Nervios, ansias, recuerdos de mi infancia. Caminábamos, no podía darme vuelta y verlo. Sólo a unos pasos atrás. De estar a Kilómetros, había estado a metros y ahora a unos pasos. Parecía que el destino se había empeñado en que no pudiera conocer a Juan Pablo II. Sigue la procesión. Mi mirada estaba enfocada en el crucifijo que nos guiaba. Las alas laterales estaban repletas de gente. Las luces estaban todas encendidas. Cámaras de televisión, micrófonos, el coro gigante, y guardias de seguridad. Yo miraba el crucifijo.
Mi misión consistía en llevar un micrófono con su pie al cardenal que presidía la misa. Mi puesto de batalla era al lado de una de las columnas del baldaquino. El Papa se había ubicado atrás mío. No podía verlo. Del canto inicial al silencio, ahí entraba en acción. Debía cumplir mi misión. Levante con orgullo el pie del micrófono y la campana de apoyo golpeó con el escalón superior. Huiiiiiiiiiiiiiiiiiiiiiiiiiii. Un sonido agudo, interminable, humillante se disparó por mi torpeza. Apenas apoyé el pie, el maestro de ceremonias no dudo y con retírate me quito el micrófono. Esa misa la viví traspirando.
Termino la misa. No pude ver al Papa salvo una movida que tuvimos que hacer para el evangelio, pero se trataba parte de mis misiones y por lo tanto, no podía distraerme. Nuevamente la procesión de retorno a la Piedad. Nuevamente el Papa atrás mío. Esta vez todos veían al Papa, yo no. Todos gritaban viva el Papa. Todos aclamaban Giovanni Paolo y aplaudían. Yo no podía. En silencia, con las manos juntas caminaba mirando el crucifijo.
Parecía que todo iba a pasar y mi fracaso se iba a inflar de manera exagerada. Todo listo para volver a nuestro hogar. En ese momento aquellas palabras chicos el Papa quiere saludarlos, resonaron fuertes, y alegres en mi corazón.
Juan Pablo II ya no podía caminar sin dificultades. Estaba de pie en una silla con todo un aparto que servía para transportarlo. Uno a uno pasamos a su encuentro. Delante de mí estaba Galves. Un chico colombiano. Nos quedábamos a unos pasos de distancia mientras otro se acercaba al Papa. No te dejaban abrazarlo. Galves no solo lo abrazó sino que se quedó y le hablo. Qué le voy a decir pensé.
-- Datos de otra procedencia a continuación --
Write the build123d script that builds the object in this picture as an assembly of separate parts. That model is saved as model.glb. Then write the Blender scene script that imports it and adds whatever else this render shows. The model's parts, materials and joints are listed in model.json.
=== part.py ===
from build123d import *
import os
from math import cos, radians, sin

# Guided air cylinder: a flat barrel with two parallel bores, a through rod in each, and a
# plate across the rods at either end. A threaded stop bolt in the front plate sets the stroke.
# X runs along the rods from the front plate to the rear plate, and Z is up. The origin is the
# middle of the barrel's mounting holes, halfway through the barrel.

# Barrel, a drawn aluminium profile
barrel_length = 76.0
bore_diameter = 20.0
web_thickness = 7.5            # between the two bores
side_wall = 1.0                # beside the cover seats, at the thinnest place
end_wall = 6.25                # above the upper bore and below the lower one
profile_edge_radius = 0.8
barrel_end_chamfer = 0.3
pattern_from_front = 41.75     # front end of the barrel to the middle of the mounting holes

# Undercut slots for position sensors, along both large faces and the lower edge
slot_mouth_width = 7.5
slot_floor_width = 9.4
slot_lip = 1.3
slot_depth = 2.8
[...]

Pensé en mis padres, pensé en mis hermanos, pensé en mí. Llegue delante suyo. Me arrodillé. Me miró a los ojos y sonrió. Quedé mudo.
Se retiró, caminó poco, levantó el bastón y le dio en la cabeza al Cardenal Martini. Todo reímos. El Papa reía.
Esta fue la primera vez. Tuve otras dos oportunidades más en mi vida. Pero la primera vale oro. En ocasión de su beatificación quise compartirla con Uds.